[Items from a dataset]

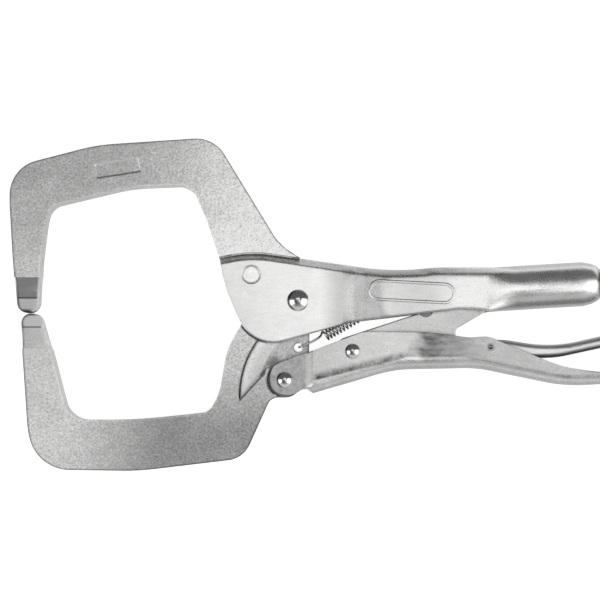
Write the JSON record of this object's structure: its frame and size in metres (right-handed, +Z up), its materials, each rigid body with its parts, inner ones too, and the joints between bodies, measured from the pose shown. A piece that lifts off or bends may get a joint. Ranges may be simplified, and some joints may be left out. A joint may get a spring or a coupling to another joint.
{
  "type": "locking c clamp",
  "caption": "Locking C clamp with wide curved jaws, toggle-linked handles, release lever, return spring and adjusting screw.",
  "frame": {"origin": "centre of the bounding box in X and Y, at the lowest point of the clamp lying on its side", "axes": "+X from the jaws to the handles, +Y from the lower jaw to the fixed jaw, +Z up, along the pivots"},
  "size_m": [0.2774, 0.133, 0.02],
  "materials": {
    "plated_forging": "matte fine-grained nickel plate on forged steel",
    "handle_sheet": "bright satin nickel plate on folded sheet steel",
    "rivet_polished": "polished rivet head",
    "spring_wire": "plated wire",
    "screw_steel": "plated and knurled steel"
  },
  "bodies": {
    "fixed_side": {"fixed_handle": "handle_sheet", "fixed_jaw": "plated_forging", "jaw_rivet": "rivet_polished", "main_pivot": "rivet_polished"},
    "moving_jaw": {"lower_jaw": "plated_forging", "return_spring": "spring_wire"},
    "grip": {"lower_handle": "handle_sheet", "handle_pivot": "rivet_polished", "link_pivot": "rivet_polished", "lever_pin": "rivet_polished"},
    "link": {"toggle_link": "handle_sheet"},
    "lever": {"release_lever": "handle_sheet"},
    "shank": {"screw_shank": "screw_steel"},
    "knob": {"screw_knob": "screw_steel"}
  },
  "joints": [
    {"name": "jaw_open", "type": "hinge", "parent": "fixed_side", "child": "moving_jaw", "pos_m": [-0.02331, 0.00166, 0.01], "axis": [0, 0, 1], "range_deg": [0, 12], "deforming": ["return_spring"]},
    {"name": "handle_fold", "type": "hinge", "parent": "moving_jaw", "child": "grip", "pos_m": [-0.02871, -0.03014, 0.01], "axis": [0, 0, 1], "range_deg": [-48.1, 0]},
    {"name": "link_swing", "type": "hinge", "parent": "grip", "child": "link", "pos_m": [-0.00151, -0.01864, 0.01], "axis": [0, 0, 1], "range_deg": [0, 56.5]},
    {"name": "lever_press", "type": "hinge", "parent": "grip", "child": "lever", "pos_m": [0.05349, -0.01694, 0.01], "axis": [0, 0, -1], "range_deg": [0, 8]},
    {"name": "screw_advance", "type": "slide", "parent": "fixed_side", "child": "shank", "axis": [0.9982, 0.0593, 0], "range_m": [0, 0.012]},
    {"name": "knob_turn", "type": "hinge", "parent": "shank", "child": "knob", "pos_m": [0.1044, 0.00923, 0.01], "axis": [0.9982, 0.0593, 0], "range_deg": [0, 2161.8]}
  ],
  "couplings": [
    {"joint": "handle_fold", "follows": "jaw_open", "ratio": -4},
    {"joint": "link_swing", "follows": "jaw_open", "ratio": 4.7},
    {"joint": "knob_turn", "follows": "screw_advance", "rad_per_m": 3141.6}
  ]
}
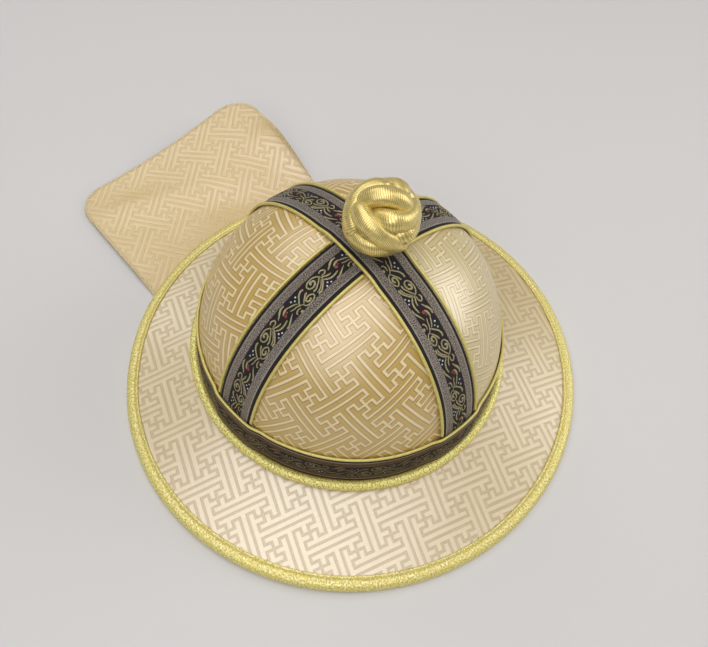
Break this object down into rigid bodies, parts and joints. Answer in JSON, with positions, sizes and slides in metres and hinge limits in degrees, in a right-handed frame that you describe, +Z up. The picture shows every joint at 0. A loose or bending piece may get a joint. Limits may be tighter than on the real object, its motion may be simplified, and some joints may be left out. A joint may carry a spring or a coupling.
{
  "type": "mongolian hat",
  "caption": "Stiff domed fabric hat with a sloping round brim, crossed brocade ribbons, gold edging, a woven button knot on top and a loose cloth neck flap at the back.",
  "frame": {"origin": "centre of the footprint, flap included, on the surface that the hat lies on", "axes": "+Z up through the crown, the front of the hat towards -Y, the neck flap towards +Y"},
  "size_m": [0.2876, 0.3652, 0.1589],
  "materials": {
    "damask": "cream and gold satin damask with a woven key fret",
    "brocade_ribbon": "black and silver-grey jacquard ribbon with gold scrolls",
    "gold_binding": "glittering gold metallic-thread cloth",
    "gold_piping": "gold satin piping",
    "gold_knot": "shiny ribbed gold satin cord"
  },
  "bodies": {
    "root": {"crown_gore_front_left": "damask", "crown_gore_front_right": "damask", "crown_gore_back_left": "damask", "crown_gore_back_right": "damask", "brim": "damask", "neck_flap": "damask", "brim_binding": "gold_binding", "base_cord": "gold_binding", "hat_band": "brocade_ribbon", "ribbon_front_back": "brocade_ribbon", "ribbon_side": "brocade_ribbon", "band_piping": "gold_piping", "piping_front_back_left": "gold_piping", "piping_front_back_right": "gold_piping", "piping_side_front_left": "gold_piping", "piping_side_front_right": "gold_piping", "piping_side_back_left": "gold_piping", "piping_side_back_right": "gold_piping", "button_knot": "gold_knot"}
  },
  "joints": []
}
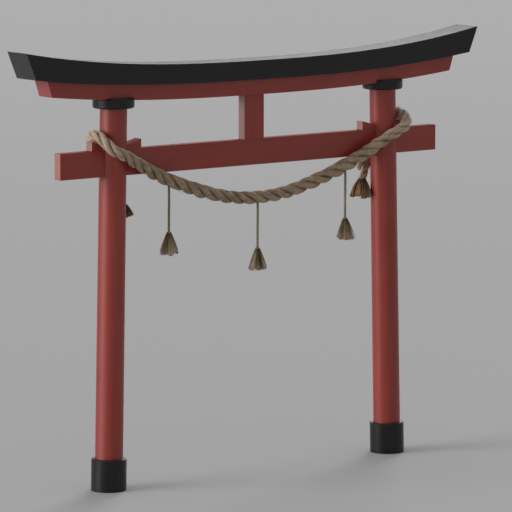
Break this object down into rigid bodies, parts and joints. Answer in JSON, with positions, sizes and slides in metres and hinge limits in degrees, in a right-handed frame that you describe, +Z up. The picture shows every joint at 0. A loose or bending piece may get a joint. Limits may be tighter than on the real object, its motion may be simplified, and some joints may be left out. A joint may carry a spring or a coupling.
{
  "type": "torii gate",
  "caption": "Curved-lintel torii gate: two leaning round pillars, a tie beam with wedges, a red and a black lintel, and a thick straw rope with tassels.",
  "frame": {"origin": "middle of the left pillar's flat foot, on the ground", "axes": "+X along the beams towards the right pillar, +Y through the gate to its back, +Z up"},
  "size_m": [4.779, 0.4801, 3.7183],
  "materials": {
    "vermilion": "vermilion paint, satin",
    "black": "black paint, satin",
    "straw": "twisted rice straw"
  },
  "bodies": {
    "root": {"left_pillar": "vermilion", "right_pillar": "vermilion", "left_foot_sleeve": "black", "right_foot_sleeve": "black", "left_capital": "black", "right_capital": "black", "tie_beam": "vermilion", "left_outer_wedge": "vermilion", "left_inner_wedge": "vermilion", "right_inner_wedge": "vermilion", "right_outer_wedge": "vermilion", "center_strut": "vermilion", "lower_lintel": "vermilion", "top_lintel": "black", "straw_rope": "straw", "left_tassel_cord": "straw", "middle_tassel_cord": "straw", "right_tassel_cord": "straw", "left_tassel": "straw", "middle_tassel": "straw", "right_tassel": "straw", "left_tail_tassel": "straw", "right_tail_tassel": "straw"}
  },
  "joints": []
}
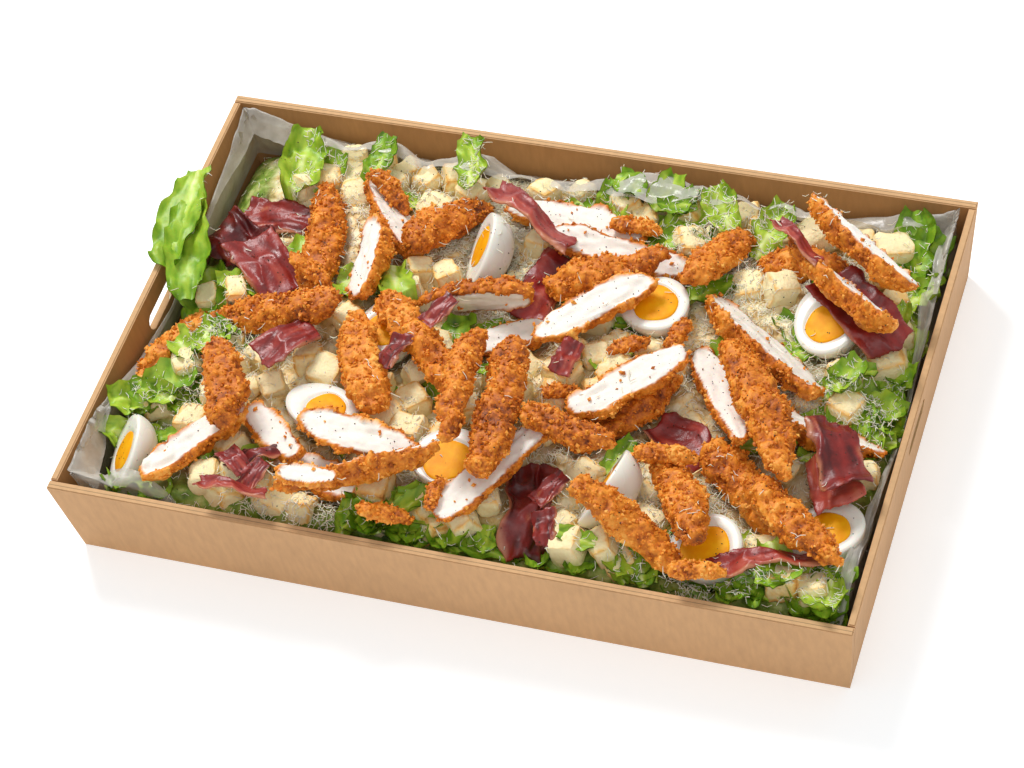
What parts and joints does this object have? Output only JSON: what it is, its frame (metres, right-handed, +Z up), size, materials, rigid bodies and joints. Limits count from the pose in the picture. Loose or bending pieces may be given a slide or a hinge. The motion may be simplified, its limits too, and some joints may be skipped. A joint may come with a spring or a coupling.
{
  "type": "catering tray of chicken caesar salad",
  "caption": "Long kraft board catering tray with hand slots and a film liner, heaped with caesar salad, crumbed chicken, egg halves and cured bacon.",
  "frame": {"origin": "centre of the tray's underside", "axes": "+X along the tray's long side, -Y towards its front, +Z up"},
  "size_m": [0.5598, 0.3698, 0.1287],
  "materials": {
    "kraft_board": "matt brown kraft board",
    "film": "thin clear film",
    "salad_leaf": "moist leaf, croutons and grated cheese",
    "breaded_crust": "rough golden crumb",
    "chicken_flesh": "moist cut meat",
    "egg_white": "smooth moist egg",
    "bacon_red": "oily cured meat"
  },
  "bodies": {
    "root": {"bacon_01": "bacon_red", "bacon_02": "bacon_red", "bacon_03": "bacon_red", "bacon_04": "bacon_red", "bacon_05": "bacon_red", "bacon_06": "bacon_red", "bacon_07": "bacon_red", "bacon_08": "bacon_red", "bacon_09": "bacon_red", "bacon_10": "bacon_red", "chicken_slice_01": "chicken_flesh", "chicken_slice_02": "chicken_flesh", "chicken_slice_03": "chicken_flesh", "chicken_slice_04": "chicken_flesh", "chicken_slice_05": "chicken_flesh", "chicken_slice_06": "chicken_flesh", "chicken_slice_07": "chicken_flesh", "chicken_slice_08": "chicken_flesh", "chicken_slice_09": "chicken_flesh", "chicken_slice_10": "chicken_flesh", "chicken_slice_11": "chicken_flesh", "chicken_slice_12": "chicken_flesh", "chicken_slice_13": "chicken_flesh", "chicken_slice_14": "chicken_flesh", "chicken_slice_15": "chicken_flesh", "chicken_slice_16": "chicken_flesh", "chicken_slice_17": "chicken_flesh", "chicken_slice_18": "chicken_flesh", "chicken_slice_19": "chicken_flesh", "chicken_strip_01": "breaded_crust", "chicken_strip_02": "breaded_crust", "chicken_strip_03": "breaded_crust", "chicken_strip_04": "breaded_crust", "chicken_strip_05": "breaded_crust", "chicken_strip_06": "breaded_crust", "chicken_strip_07": "breaded_crust", "chicken_strip_08": "breaded_crust", "chicken_strip_09": "breaded_crust", "chicken_strip_10": "breaded_crust", "chicken_strip_11": "breaded_crust", "chicken_strip_12": "breaded_crust", "chicken_strip_13": "breaded_crust", "chicken_strip_14": "breaded_crust", "chicken_strip_15": "breaded_crust", "chicken_strip_16": "breaded_crust", "chicken_strip_17": "breaded_crust", "chicken_strip_18": "breaded_crust", "egg_half_01": "egg_white", "egg_half_02": "egg_white", "egg_half_03": "egg_white", "egg_half_04": "egg_white", "egg_half_05": "egg_white", "egg_half_06": "egg_white", "egg_half_07": "egg_white", "egg_half_08": "egg_white", "egg_half_09": "egg_white", "egg_half_10": "egg_white", "film_liner": "film", "salad_heap": "salad_leaf", "tray": "kraft_board"}
  },
  "joints": []
}
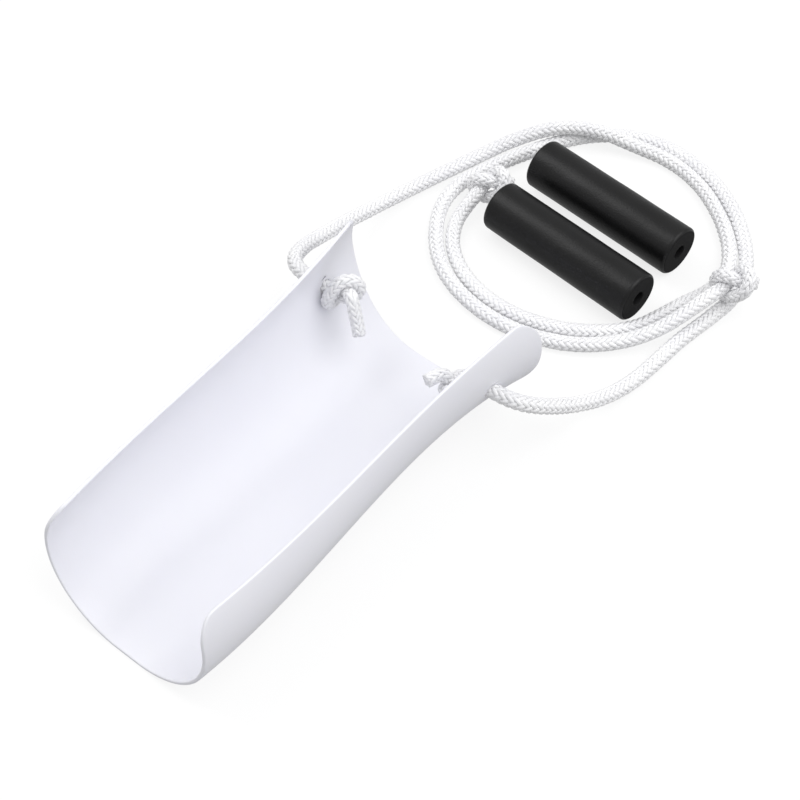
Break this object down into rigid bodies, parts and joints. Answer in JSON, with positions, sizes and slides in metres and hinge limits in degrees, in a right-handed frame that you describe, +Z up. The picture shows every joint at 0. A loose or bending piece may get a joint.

■ **To be done**
Within the material above, find the lines that contain the word "pose"; copy them.

■ **Reply to the task**
Write the JSON record of this object's structure: its frame and size in metres (right-handed, +Z up), its materials, each rigid body with its parts, inner ones too, and the joints between bodies, measured from the pose shown. A piece that lifts off or bends may get a joint. Ranges may be simplified, and some joints may be left out. A joint may get a spring or a coupling to another joint.
What parts and joints does this object have? Output only JSON: what it is, its frame (metres, right-handed, +Z up), size, materials, rigid bodies and joints. Limits count from the pose in the picture. Loose or bending pieces may be given a slide or a hinge. The motion may be simplified, its limits too, and some joints may be skipped. A joint may come with a spring or a coupling.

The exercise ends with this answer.